In the records below, begin at the line containing "Reconstruct the object" and end at the line containing "NECK_RADIUS = 0.0278"; quote every line in that span exactly, including both boundary lines, and no others.

>> start Data for processing

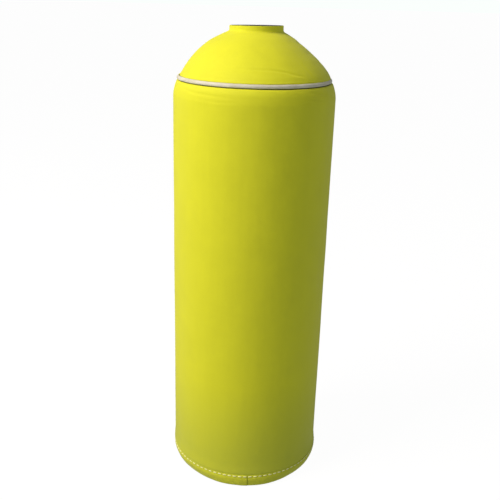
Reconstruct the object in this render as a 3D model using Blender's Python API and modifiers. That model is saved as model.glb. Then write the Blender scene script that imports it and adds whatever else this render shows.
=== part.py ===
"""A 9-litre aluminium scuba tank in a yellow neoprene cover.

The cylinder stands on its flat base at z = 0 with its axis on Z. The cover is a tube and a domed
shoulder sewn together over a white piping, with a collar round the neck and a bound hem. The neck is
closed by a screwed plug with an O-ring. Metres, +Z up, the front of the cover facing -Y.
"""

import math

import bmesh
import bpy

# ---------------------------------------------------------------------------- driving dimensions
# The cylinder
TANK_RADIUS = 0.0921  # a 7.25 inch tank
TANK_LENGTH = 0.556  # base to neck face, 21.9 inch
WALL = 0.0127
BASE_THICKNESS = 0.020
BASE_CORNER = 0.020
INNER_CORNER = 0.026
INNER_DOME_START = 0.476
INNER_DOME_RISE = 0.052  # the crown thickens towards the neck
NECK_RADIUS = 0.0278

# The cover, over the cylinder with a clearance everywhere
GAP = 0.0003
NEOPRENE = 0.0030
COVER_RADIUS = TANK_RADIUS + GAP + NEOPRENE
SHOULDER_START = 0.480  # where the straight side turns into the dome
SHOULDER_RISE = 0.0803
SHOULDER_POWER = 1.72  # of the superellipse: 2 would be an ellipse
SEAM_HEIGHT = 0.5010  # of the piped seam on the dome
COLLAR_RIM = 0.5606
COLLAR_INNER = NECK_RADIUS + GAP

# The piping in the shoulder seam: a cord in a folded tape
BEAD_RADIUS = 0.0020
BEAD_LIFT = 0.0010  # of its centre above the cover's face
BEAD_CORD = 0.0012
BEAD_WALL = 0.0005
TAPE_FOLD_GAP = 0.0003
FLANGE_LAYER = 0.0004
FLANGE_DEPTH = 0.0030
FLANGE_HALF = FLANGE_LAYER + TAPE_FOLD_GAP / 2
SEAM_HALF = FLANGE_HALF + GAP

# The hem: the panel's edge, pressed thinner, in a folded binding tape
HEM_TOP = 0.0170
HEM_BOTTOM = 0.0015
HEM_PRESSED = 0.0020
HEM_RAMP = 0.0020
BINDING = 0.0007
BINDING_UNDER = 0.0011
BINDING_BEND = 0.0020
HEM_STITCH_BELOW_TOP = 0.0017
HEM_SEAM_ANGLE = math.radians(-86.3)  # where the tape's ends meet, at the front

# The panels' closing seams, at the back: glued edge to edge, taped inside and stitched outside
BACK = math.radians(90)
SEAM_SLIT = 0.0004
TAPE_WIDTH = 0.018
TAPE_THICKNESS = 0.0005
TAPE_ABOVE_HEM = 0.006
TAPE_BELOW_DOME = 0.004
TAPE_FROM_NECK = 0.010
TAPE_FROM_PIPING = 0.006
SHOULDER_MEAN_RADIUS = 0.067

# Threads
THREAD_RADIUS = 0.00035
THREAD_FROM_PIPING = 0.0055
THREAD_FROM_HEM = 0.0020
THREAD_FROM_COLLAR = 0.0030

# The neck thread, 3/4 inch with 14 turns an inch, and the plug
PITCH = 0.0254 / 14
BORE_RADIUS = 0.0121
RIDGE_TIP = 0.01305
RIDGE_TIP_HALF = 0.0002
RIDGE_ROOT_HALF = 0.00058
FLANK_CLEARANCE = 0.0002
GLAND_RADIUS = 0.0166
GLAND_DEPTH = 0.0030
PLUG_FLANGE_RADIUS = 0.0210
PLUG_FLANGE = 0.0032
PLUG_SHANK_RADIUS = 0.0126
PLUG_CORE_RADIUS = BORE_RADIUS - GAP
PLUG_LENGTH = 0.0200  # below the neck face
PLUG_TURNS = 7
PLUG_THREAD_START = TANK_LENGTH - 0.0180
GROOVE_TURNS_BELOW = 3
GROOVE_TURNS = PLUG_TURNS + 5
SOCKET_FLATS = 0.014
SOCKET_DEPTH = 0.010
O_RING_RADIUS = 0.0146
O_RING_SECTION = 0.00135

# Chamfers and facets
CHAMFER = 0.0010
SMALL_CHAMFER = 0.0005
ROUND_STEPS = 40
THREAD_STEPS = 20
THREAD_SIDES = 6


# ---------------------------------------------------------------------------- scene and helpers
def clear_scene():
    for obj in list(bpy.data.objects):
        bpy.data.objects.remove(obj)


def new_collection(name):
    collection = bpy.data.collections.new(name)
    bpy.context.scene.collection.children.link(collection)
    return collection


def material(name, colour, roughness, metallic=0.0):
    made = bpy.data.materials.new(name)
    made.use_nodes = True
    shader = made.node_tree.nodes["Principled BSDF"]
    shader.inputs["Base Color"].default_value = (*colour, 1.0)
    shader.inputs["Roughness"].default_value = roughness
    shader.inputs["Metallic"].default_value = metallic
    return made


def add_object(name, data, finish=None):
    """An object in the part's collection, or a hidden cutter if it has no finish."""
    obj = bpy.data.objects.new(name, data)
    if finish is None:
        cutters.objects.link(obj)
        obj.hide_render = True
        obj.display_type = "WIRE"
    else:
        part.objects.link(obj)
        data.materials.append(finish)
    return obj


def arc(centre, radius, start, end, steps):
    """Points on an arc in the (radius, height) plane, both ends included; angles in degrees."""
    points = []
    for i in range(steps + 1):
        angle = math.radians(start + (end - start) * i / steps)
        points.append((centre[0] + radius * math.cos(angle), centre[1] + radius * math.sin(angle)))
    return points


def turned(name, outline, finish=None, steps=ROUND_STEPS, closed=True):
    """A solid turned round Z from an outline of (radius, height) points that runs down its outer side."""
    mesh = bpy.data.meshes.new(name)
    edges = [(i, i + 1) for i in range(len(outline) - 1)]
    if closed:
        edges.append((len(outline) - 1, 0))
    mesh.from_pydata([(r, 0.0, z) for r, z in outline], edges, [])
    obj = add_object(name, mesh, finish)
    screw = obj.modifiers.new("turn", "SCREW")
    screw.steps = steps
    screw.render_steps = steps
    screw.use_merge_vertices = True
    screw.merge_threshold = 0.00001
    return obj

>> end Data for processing
>> start Data for processing

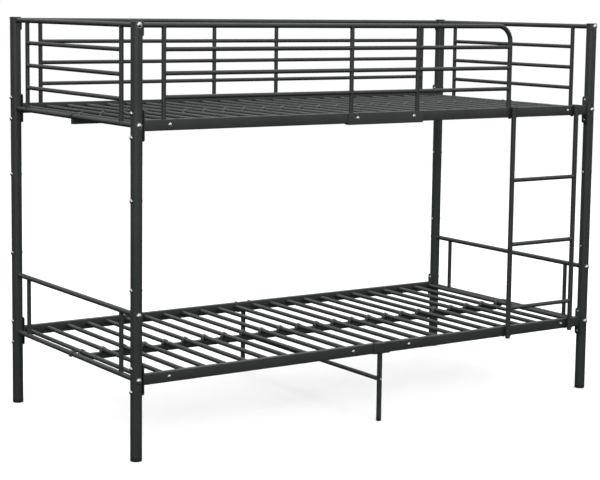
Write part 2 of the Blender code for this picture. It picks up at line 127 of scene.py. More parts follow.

>> end Data for processing

Completed exercise:
Reconstruct the object in this render as a 3D model using Blender's Python API and modifiers. That model is saved as model.glb. Then write the Blender scene script that imports it and adds whatever else this render shows.
=== part.py ===
"""A 9-litre aluminium scuba tank in a yellow neoprene cover.

The cylinder stands on its flat base at z = 0 with its axis on Z. The cover is a tube and a domed
shoulder sewn together over a white piping, with a collar round the neck and a bound hem. The neck is
closed by a screwed plug with an O-ring. Metres, +Z up, the front of the cover facing -Y.
"""

import math

import bmesh
import bpy

# ---------------------------------------------------------------------------- driving dimensions
# The cylinder
TANK_RADIUS = 0.0921  # a 7.25 inch tank
TANK_LENGTH = 0.556  # base to neck face, 21.9 inch
WALL = 0.0127
BASE_THICKNESS = 0.020
BASE_CORNER = 0.020
INNER_CORNER = 0.026
INNER_DOME_START = 0.476
INNER_DOME_RISE = 0.052  # the crown thickens towards the neck
NECK_RADIUS = 0.0278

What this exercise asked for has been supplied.